State GOP fails to build veto-proof majority

MADISON, Wis. (CBS 58) – The era of divided government is set to continue in Wisconsin as Republicans fell short of building a veto-proof majority in both the Assembly and Senate.

Democrats also had underwhelming performances that were expected to shakeup the makeup of the Legislature.

In the end, the GOP maintains control of the Legislature, but Governor Tony Evers holds onto an influential veto pen.

“The voters have spoken and they have returned a good, conservative majority to the Legislature,” Assembly Speaker Robin Vos said in a video released Wednesday.

Vos said in his video that the Legislature will focus on responding to the ongoing health and economic effects of the pandemic when it returns to its new session in January. It will also be tasked with address the state’s new budget for the next two years – a challenge as the pandemic has significantly hurt the state’s economy.

Governor Tony Evers reacted to his veto power being maintained.

“All that’s good but it’s all frankly reflective of our state,” Evers said, adding he recognizes how closely split the state is.

In the end, Democrats had flipped two seats in the Assembly and Republicans flipped two seats in the Senate.

In a statement, Republican Party of Wisconsin Char Andrew Hitt said, “Two weeks ago Democrats were fantasizing about a majority in the Assembly and spending over one million dollars in a failed attempt to target Speaker Vos. Despite their onslaught of outside money, all the Democrats have to show for their efforts is a 60+ GOP majority in the Assembly and two new Republican Senate seats.”

The main battles in the Assembly focused on the Milwaukee suburbs.

Democrat Deb Andraca defeated Republican incumbent Jim Ott in a victory for liberals.

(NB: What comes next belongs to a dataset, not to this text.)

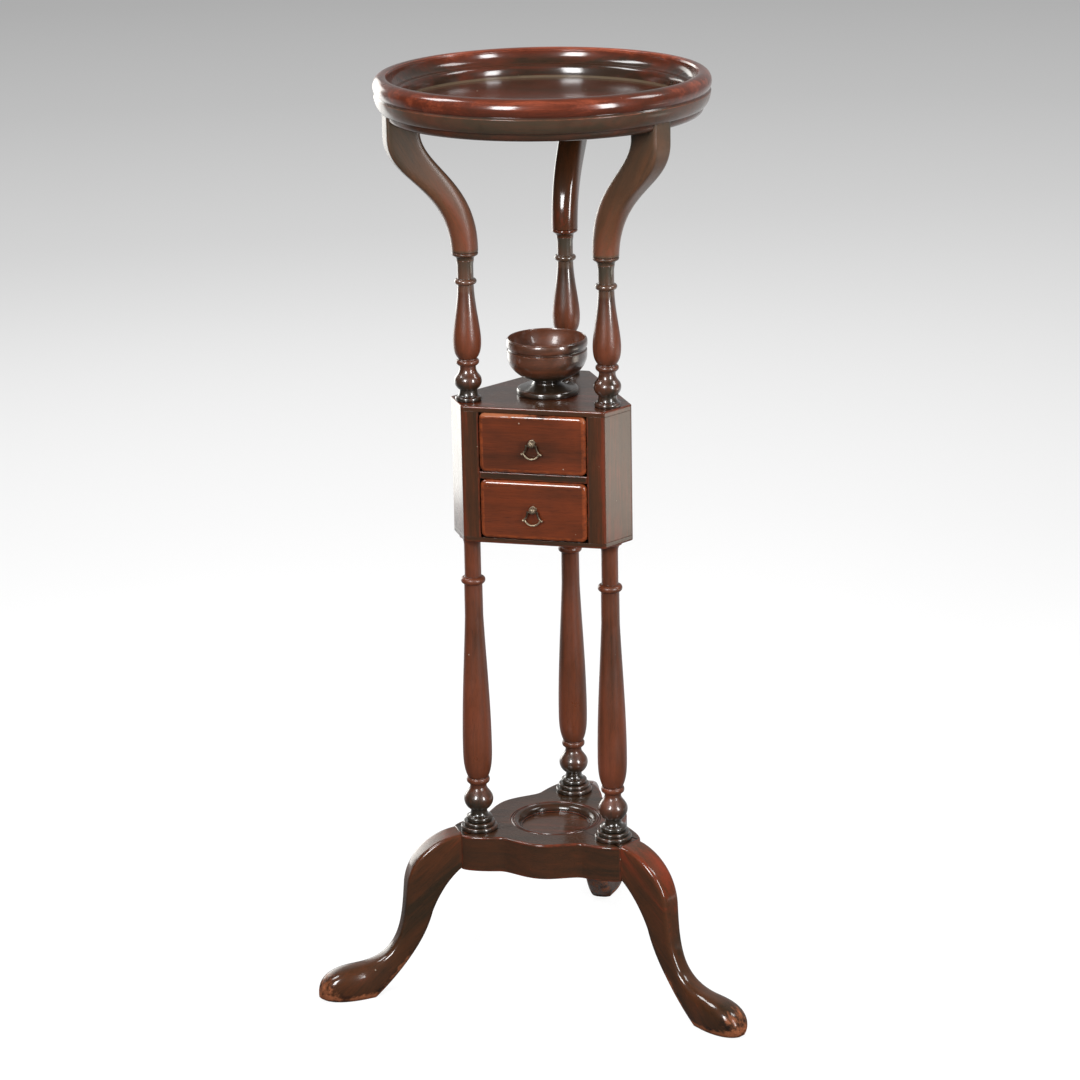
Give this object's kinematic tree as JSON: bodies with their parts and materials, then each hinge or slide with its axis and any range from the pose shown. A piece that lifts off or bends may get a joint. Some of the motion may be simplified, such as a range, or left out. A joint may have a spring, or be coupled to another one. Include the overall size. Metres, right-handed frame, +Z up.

The GOP also targeted Rep. Robyn Vining’s 14th District seat that was long held by Republicans. But Vining defeated challenger Bonnie Lee and the Democrat credits community support for her victory.

“We flipped this seat that a decade ago was gerrymandered about 10 points red and two years ago we flipped it with about point-four percent,” Vinding told CBS 58. “And this time we won with an eight-point margin, so we took that flip from the last time and we increased it by eight points and I think that is really exciting.”

Vining echoed the sentiment of Evers and Vos in saying there’s much work to do.

“We need to get back to work, there is no excuse there cannot be the excuse that we have one party in one branch and one in power in the other, that is not an excuse, Wisconsinites are expecting us to get back to work and we need to do it we need to do it immediately.”